---------- DATA EXTRACT
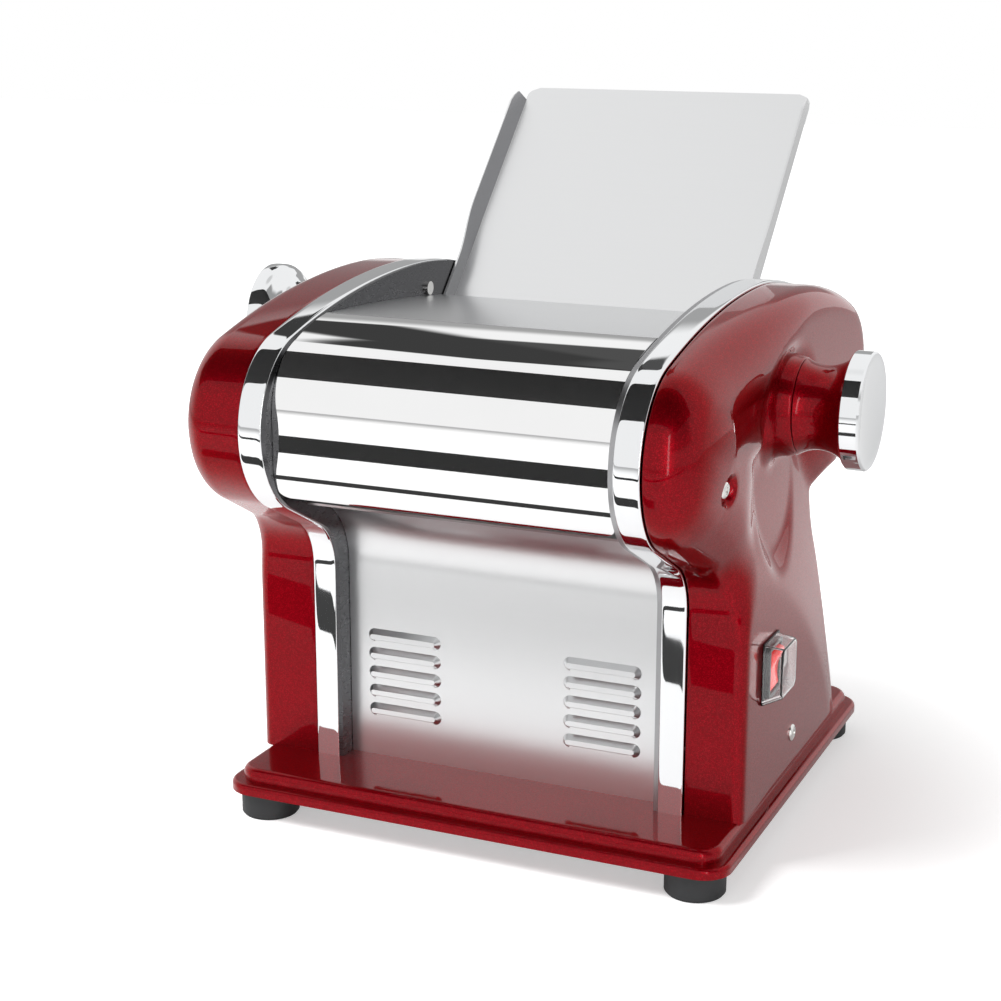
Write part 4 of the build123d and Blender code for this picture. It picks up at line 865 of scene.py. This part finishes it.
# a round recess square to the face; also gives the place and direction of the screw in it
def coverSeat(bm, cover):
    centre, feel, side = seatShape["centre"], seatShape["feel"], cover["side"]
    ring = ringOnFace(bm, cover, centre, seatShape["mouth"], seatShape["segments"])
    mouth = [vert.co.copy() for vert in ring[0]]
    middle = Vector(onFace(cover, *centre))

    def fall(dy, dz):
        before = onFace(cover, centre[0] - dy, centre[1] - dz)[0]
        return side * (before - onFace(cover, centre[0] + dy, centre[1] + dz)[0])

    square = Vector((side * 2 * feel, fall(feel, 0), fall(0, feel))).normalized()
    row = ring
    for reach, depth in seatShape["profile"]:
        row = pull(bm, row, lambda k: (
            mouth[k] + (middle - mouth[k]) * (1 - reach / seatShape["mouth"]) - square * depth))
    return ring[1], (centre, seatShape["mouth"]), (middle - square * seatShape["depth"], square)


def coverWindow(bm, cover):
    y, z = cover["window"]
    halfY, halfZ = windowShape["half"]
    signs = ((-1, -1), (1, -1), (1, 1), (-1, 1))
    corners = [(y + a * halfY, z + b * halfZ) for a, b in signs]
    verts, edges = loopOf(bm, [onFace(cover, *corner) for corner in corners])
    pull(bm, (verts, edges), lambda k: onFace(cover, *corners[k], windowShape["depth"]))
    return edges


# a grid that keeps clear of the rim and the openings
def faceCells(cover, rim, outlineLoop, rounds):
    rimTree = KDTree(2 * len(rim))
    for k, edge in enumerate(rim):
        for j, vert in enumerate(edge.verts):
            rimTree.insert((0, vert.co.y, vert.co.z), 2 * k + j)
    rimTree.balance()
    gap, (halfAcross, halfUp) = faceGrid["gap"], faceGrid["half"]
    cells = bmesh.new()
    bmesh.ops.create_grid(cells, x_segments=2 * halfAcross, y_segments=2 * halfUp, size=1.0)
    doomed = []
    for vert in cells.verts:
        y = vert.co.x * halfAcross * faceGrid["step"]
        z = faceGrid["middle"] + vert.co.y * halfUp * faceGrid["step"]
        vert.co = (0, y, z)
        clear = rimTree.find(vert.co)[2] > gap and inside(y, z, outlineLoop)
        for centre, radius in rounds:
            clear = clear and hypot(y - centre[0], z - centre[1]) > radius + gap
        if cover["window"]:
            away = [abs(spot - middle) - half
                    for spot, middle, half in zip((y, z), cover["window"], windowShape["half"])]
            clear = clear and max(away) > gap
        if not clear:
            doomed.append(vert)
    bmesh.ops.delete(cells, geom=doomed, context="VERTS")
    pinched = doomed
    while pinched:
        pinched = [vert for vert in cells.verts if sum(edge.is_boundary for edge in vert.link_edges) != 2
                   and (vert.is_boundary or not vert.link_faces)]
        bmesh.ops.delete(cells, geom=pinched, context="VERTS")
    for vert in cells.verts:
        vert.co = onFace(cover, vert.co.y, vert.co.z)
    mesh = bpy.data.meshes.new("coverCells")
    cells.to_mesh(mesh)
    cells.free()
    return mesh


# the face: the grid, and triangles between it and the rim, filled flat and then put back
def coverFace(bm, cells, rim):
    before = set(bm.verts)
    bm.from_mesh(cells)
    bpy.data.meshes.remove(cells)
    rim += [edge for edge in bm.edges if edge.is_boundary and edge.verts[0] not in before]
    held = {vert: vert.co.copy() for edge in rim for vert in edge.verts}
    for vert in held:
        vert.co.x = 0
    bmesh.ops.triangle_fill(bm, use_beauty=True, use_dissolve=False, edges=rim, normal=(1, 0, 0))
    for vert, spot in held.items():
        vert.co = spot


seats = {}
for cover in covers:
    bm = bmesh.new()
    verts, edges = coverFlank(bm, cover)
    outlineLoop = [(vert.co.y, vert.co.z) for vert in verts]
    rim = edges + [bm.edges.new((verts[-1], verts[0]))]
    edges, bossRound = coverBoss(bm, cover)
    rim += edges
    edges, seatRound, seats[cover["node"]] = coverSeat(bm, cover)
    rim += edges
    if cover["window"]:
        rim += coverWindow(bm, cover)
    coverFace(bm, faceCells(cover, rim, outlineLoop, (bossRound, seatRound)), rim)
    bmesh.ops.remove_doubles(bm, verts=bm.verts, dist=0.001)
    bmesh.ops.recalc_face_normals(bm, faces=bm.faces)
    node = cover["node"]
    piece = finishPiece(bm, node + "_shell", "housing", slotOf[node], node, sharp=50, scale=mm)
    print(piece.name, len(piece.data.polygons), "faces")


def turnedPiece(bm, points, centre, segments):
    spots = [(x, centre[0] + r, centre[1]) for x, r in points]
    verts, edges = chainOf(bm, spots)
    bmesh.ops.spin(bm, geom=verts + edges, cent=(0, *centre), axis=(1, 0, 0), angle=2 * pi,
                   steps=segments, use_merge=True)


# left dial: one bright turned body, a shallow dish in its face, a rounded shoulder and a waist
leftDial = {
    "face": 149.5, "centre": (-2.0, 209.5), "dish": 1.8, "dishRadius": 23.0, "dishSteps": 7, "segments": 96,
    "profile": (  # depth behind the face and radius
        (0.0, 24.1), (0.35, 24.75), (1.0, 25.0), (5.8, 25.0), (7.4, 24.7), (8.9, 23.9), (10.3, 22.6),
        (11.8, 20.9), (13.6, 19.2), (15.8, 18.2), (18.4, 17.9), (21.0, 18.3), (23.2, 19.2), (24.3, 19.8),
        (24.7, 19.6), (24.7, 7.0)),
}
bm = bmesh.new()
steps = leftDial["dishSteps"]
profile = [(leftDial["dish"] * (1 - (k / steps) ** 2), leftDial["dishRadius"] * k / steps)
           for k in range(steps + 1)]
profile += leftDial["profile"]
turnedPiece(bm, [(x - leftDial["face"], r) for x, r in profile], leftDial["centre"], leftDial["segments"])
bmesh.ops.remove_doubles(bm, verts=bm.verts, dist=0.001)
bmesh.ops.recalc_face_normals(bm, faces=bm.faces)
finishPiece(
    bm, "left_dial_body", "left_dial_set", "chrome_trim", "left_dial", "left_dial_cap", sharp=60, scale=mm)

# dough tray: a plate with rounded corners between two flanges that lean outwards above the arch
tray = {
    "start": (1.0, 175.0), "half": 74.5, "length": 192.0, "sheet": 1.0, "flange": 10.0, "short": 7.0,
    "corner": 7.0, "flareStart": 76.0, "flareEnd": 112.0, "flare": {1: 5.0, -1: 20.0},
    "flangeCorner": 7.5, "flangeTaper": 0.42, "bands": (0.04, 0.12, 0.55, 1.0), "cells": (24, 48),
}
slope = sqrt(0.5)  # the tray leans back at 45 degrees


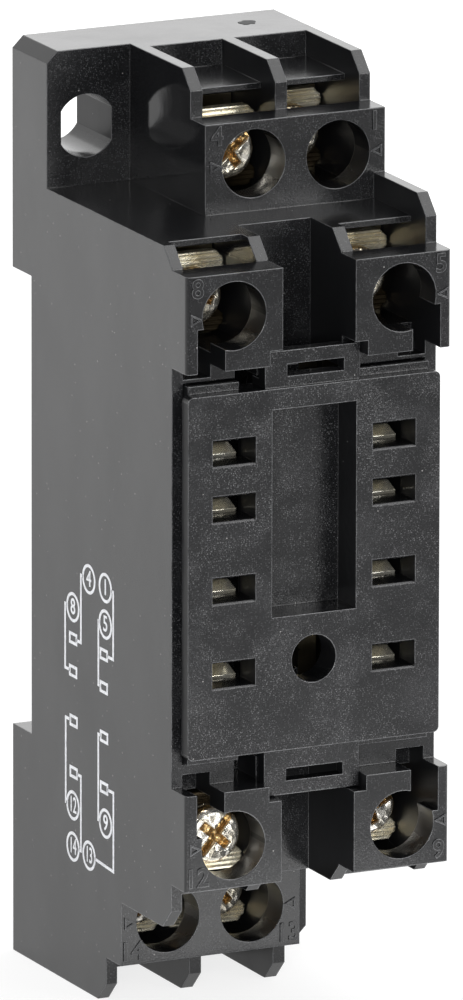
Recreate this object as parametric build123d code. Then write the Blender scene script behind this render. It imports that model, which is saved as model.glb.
--------------------
- [WHAT TO DO]: Reproduce exactly, and only, the lines from the start of the entries through the one that contains "return edges".

- [WRITTEN RESPONSE]:
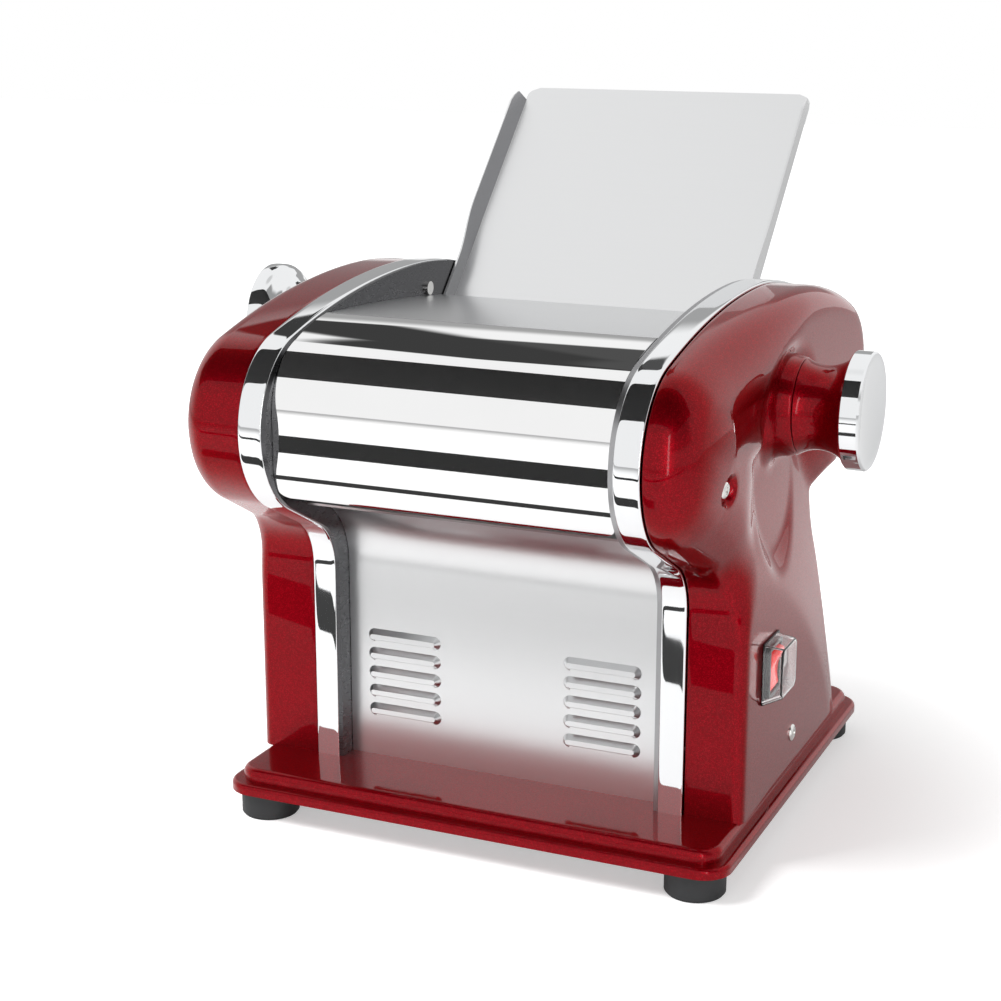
Write part 4 of the build123d and Blender code for this picture. It picks up at line 865 of scene.py. This part finishes it.
# a round recess square to the face; also gives the place and direction of the screw in it
def coverSeat(bm, cover):
    centre, feel, side = seatShape["centre"], seatShape["feel"], cover["side"]
    ring = ringOnFace(bm, cover, centre, seatShape["mouth"], seatShape["segments"])
    mouth = [vert.co.copy() for vert in ring[0]]
    middle = Vector(onFace(cover, *centre))

    def fall(dy, dz):
        before = onFace(cover, centre[0] - dy, centre[1] - dz)[0]
        return side * (before - onFace(cover, centre[0] + dy, centre[1] + dz)[0])

    square = Vector((side * 2 * feel, fall(feel, 0), fall(0, feel))).normalized()
    row = ring
    for reach, depth in seatShape["profile"]:
        row = pull(bm, row, lambda k: (
            mouth[k] + (middle - mouth[k]) * (1 - reach / seatShape["mouth"]) - square * depth))
    return ring[1], (centre, seatShape["mouth"]), (middle - square * seatShape["depth"], square)


def coverWindow(bm, cover):
    y, z = cover["window"]
    halfY, halfZ = windowShape["half"]
    signs = ((-1, -1), (1, -1), (1, 1), (-1, 1))
    corners = [(y + a * halfY, z + b * halfZ) for a, b in signs]
    verts, edges = loopOf(bm, [onFace(cover, *corner) for corner in corners])
    pull(bm, (verts, edges), lambda k: onFace(cover, *corners[k], windowShape["depth"]))
    return edges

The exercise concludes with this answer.